There were a few examples in their first trade collection, The Court of Owls, that seemed a little off to me, but the above sequence, inked by Jonathan Glapion, is an all-around, downright poorly executed sequence. It comes from Batman #9.

Go ahead and reread it, and then we'll talk about it.

For context, Batman has just fought off a full-scale invasion of Wayne Manor and the Batcave by the undead assassins from The Court of Owls, who now know he and Bruce Wayne are the same person. The Court's assassins were meanwhile attacking prominent Gothamites all over the city, and Batman has just raced to the office of mayoral candidate Lincoln March to try and save him.

That first page has just two big, overlapping panels. In the first, we see a flying shell casing and a cloud of smoke, suggesting a gun has been fire in that panel, in that moment...but it's actually fired in the next panel, in the next moment. Capullo simply drew the cloud of gunsmoke and the shell casing fired in the second panel overlapping the first panel. In other words, the two panels overlap one another, the artwork blending together to confuse when exactly a pretty important action—March firing a gun in Batman's direction while saying "You...Bruce Wayne..."—is actually occurring.

The second page doesn't have anything quite as egregious as the first panel being slid between two planes of the second panel, but it's still not told particularly well. As is revealed in the first tier of panels, there was actually a Court assassin hiding behind the door that Batman just opened, and March was shooting at the owl, not Batman, but, if you compare the two pages (and they were on facing pages within the book), the mechanics of it don't really work out, as Batman's holding the door open, covering the assassin, up until the point at which the assassin hits the ground (and there's no hole in the door indicating March, who wouldn't have really been aiming quite correctly, shot the assassin through the door).

Oh, and he's also got a huge knife stuck in his chest, something that is mean to surprise the reader, who can't see that part of March until that reveal panel, but the only reason we can't is because on the first of those pages, Capullo covered the knife wound with another panel. It's not clear why Batman doesn't notice immediately, as he is looking directly at March when he walks in the door, and doesn't seem to be surprised by anything until he hears his secret identity spoken and a gun goes off.

Anyway, that's a terrible two pages of an otherwise good comic in an otherwise good story arc in an otherwise good run on an ongoing title.

2 comments:

Aki Alaraatikka said...

Wisdom, you speak.

Anonymous said...

I'm not a fan of the Snyder/Capullo run.

Gave the first volume a taste and was pretty happy with it, Snyder's needless swipes at/from Morrison's run aside-- mocking Professor Pyg as a second-rate villain in the opening scene / yet appropriating the Black Glove m.o. & plot for the Court of Owls... The art appealed to me particularly, more than Capullo had done in years!
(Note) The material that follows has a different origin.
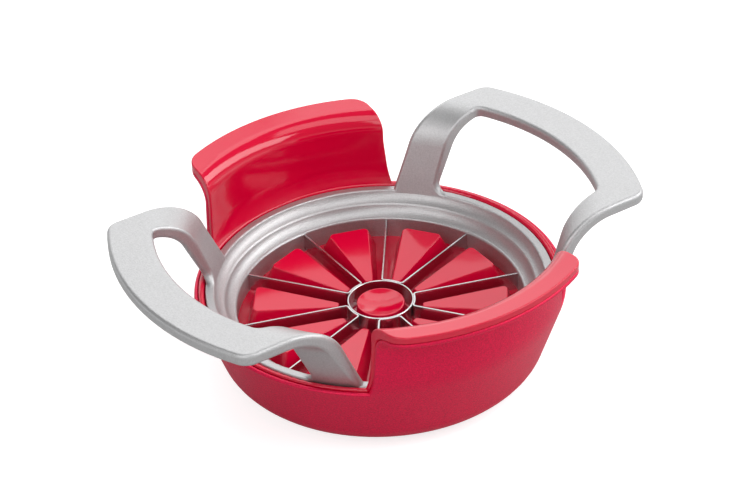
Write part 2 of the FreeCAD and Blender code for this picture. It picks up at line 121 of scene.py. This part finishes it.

That is, until Bats was confined to the labyrinth. At which point I started having the same problem you're describing, layout-wise; moments when Capullo either got sloppy or too clever, a la JHWIII's moebius layout in Promethea, or Fábio Moon doing the double-page spread in Gula 2: the reading order went wobbly.

It was at that point my suspension of disbelief began to falter. It failed when Wayne acted *completely* out of character by punching Dick Grayson to knock out a Clue Tooth. In subsequent scenes he was pompous & self-absorbed to extreme distraction, to say nothing of condescending. Bruce can be a dick, sure, but damn. NOT MUH BATGOD, as the kids say.

(You know my feelings on the Nu Clown Prince of Grimdark.)

I'm glad you enjoy it, but the appeal of Snyder eludes me.